Several vehicles were at the home Tuesday, some of them with out-of-state license plates. An older man on the property identified himself as a relative. A young boy was outside in the gated area of the yard. Somebody tossed a large dog bed from inside the house on the front stoop.
Mueth had shot himself in his car, which he had parked a couple blocks away in a parking lot by railroad tracks. He left a suicide note. Authorities have not disclosed its contents.
'Good people do bad things'
(UPDATE) Soon after Tuesday’s St. Louis County Council meeting, Dooley told reporters that there have been previous instances where county money had been unaccounted for, but not through such a scheme.
“One of the issues of this is, in any governmental agency or private entity, you can put all the safeguards in there that you want," Dooley said, and sometimes people still manage to circumvent the system.
"Good people do bad things,'' Dooley said.
“It happens," he continued. "And what we’ve got to figure out is what happened, what’s the extent of it and what safeguards can be put in and how they can be addressed moving forward.”
Asked whether he had discussed with the county procurement department about why they didn’t notice the problem earlier, Dooley said “it’s being investigated right now” by the St. Louis County Police Department.
“I’m going to wait until the investigation is through – including the procurement as well,” Dooley said. “They’re going to make recommendations to us at that time. We’ll find out all the particulars.”

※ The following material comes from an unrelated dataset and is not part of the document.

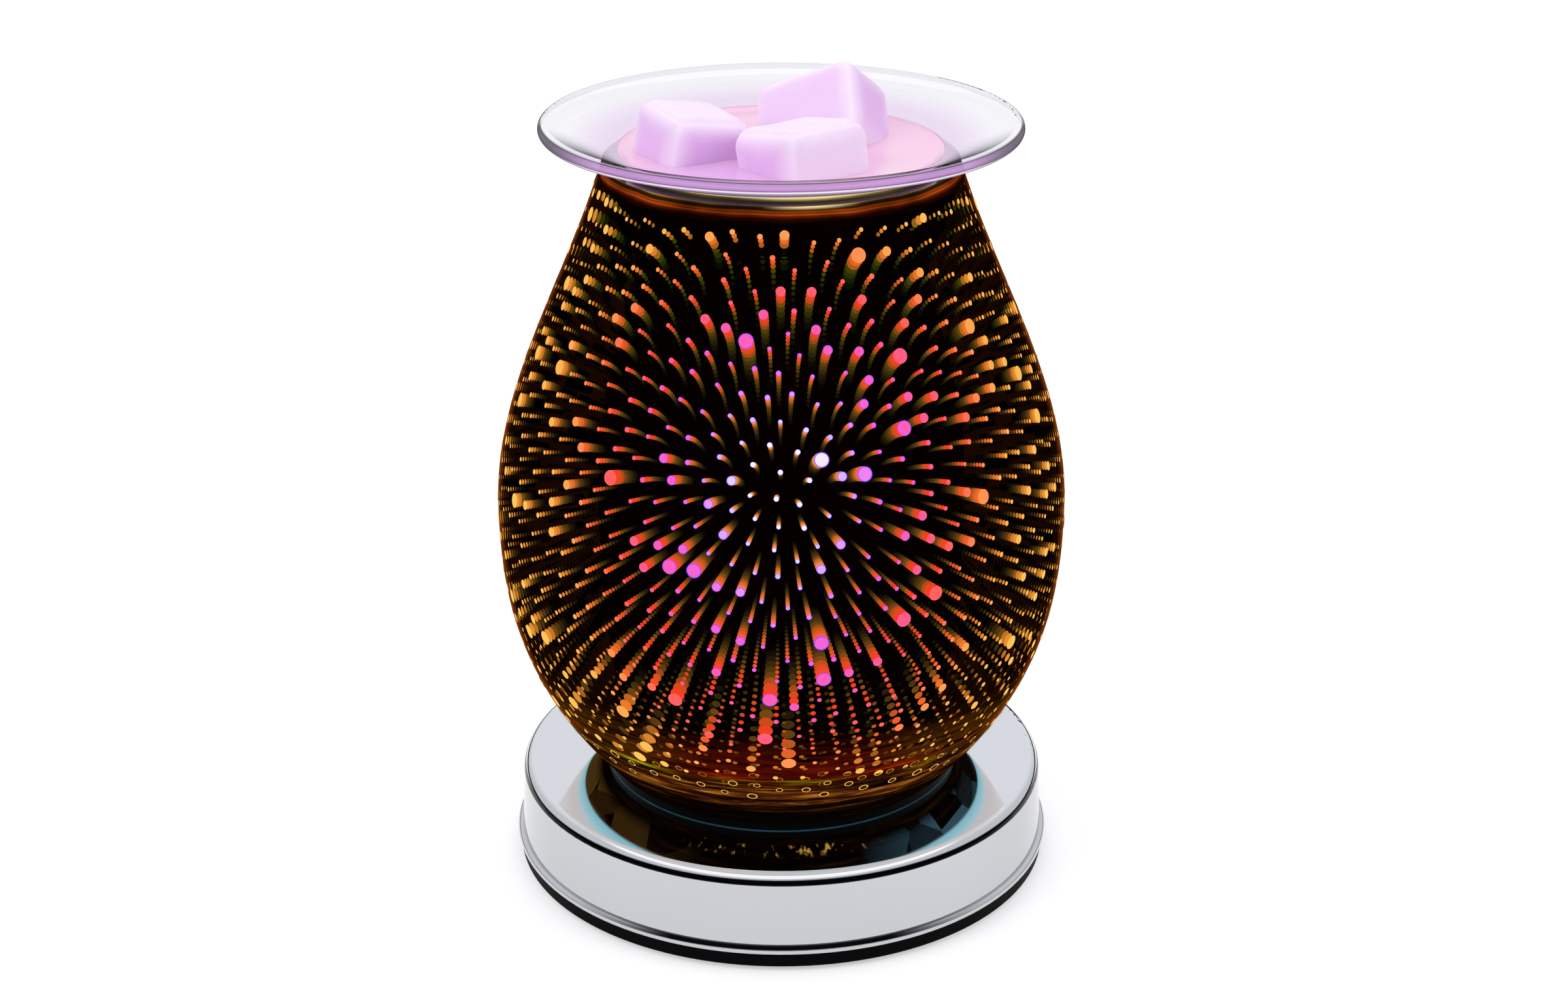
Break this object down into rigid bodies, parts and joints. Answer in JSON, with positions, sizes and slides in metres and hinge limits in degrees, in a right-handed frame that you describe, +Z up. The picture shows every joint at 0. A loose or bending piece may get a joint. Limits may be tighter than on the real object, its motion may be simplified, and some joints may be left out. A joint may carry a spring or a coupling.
{
  "type": "wax melt warmer",
  "caption": "Table wax melt warmer: plated round touch base, egg-shaped mirrored glass shade over a capsule lamp, and a loose glass dish with wax cubes.",
  "frame": {"origin": "bottom centre, on the surface that the feet stand on", "axes": "+Z up along the axis of the shade and dish; -Y is the front, +Y the back where the cord leaves"},
  "size_m": [0.1192, 0.1192, 0.1715],
  "materials": {
    "chrome_steel": "polished plating",
    "black_plastic": "satin",
    "black_rubber": "matte",
    "plain_steel": "zinc plated",
    "brass_parts": "plain",
    "lead_sleeve": "glass-fibre sleeved",
    "clear_silicone": "translucent",
    "mirror_glass": "mirror coated inside, with clear dots",
    "white_ceramic": "unglazed",
    "board_laminate": "solder mask",
    "capacitor_case": "moulded",
    "ferrite": "lacquered",
    "resistor_body": "lacquered",
    "terminal_plastic": "moulded",
    "lamp_glass": "clear",
    "tungsten": "glowing when lit",
    "clear_glass": "pressed, fire polished",
    "melted_wax": "wet and glossy",
    "scented_wax": "soft sheen"
  },
  "bodies": {
    "base": {"base_shell": "chrome_steel", "base_plate": "black_plastic", "rubber_feet": "black_rubber", "base_plate_screws": "plain_steel", "shell_pillars": "plain_steel", "cord_grommet": "black_rubber", "stem_tube": "plain_steel", "stem_nut": "plain_steel", "lock_washer": "plain_steel", "touch_terminal": "brass_parts", "touch_lead": "lead_sleeve", "shade_gasket": "black_rubber", "floor_gasket_lower": "clear_silicone", "floor_gasket_upper": "clear_silicone", "clamp_plate": "plain_steel", "clamp_nut": "plain_steel", "glass_shade": "mirror_glass", "bracket_nuts": "plain_steel", "holder_bracket": "plain_steel", "lamp_holder": "white_ceramic", "holder_screws": "plain_steel", "holder_contacts": "brass_parts", "lamp_lead_live": "lead_sleeve", "lamp_lead_neutral": "lead_sleeve", "circuit_board": "board_laminate", "board_screws": "plain_steel", "touch_chip": "black_plastic", "dimmer_triac": "black_plastic", "suppressor_capacitor": "capacitor_case", "suppressor_choke": "ferrite", "board_resistors": "resistor_body", "terminal_block": "terminal_plastic", "terminal_screws": "brass_parts"},
    "lamp": {"bulb_envelope": "lamp_glass", "bulb_filament": "tungsten", "bulb_pins": "plain_steel"},
    "dish": {"glass_dish": "clear_glass", "melted_wax": "melted_wax"},
    "left_cube": {"wax_left": "scented_wax"},
    "front_cube": {"wax_front": "scented_wax"},
    "back_cube": {"wax_back": "scented_wax"}
  },
  "joints": [
    {"name": "dish_lift", "type": "slide", "parent": "base", "child": "dish", "axis": [0, 0, 1], "range_m": [0, 0.06]},
    {"name": "left_cube_lift", "type": "slide", "parent": "dish", "child": "left_cube", "axis": [0, 0, 1], "range_m": [0, 0.03]},
    {"name": "front_cube_lift", "type": "slide", "parent": "dish", "child": "front_cube", "axis": [0, 0, 1], "range_m": [0, 0.03]},
    {"name": "back_cube_lift", "type": "slide", "parent": "dish", "child": "back_cube", "axis": [0, 0, 1], "range_m": [0, 0.03]},
    {"name": "lamp_pull", "type": "slide", "parent": "base", "child": "lamp", "axis": [0, 0, 1], "range_m": [0, 0.03]}
  ]
}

Even though the county possesses insurance to replenish any funds that have been stolen or misappropriated, Dooley said, “What we want to do is prevent it the best we can.”
“The key to it is people,” Dooley said. “And we’re encouraged that our people came forward and presented this issue. And we investigated that process with Dr. Gunn. … So again, from that point of view it did work. But can we make it work quicker and sooner? That’s what we need to work on.”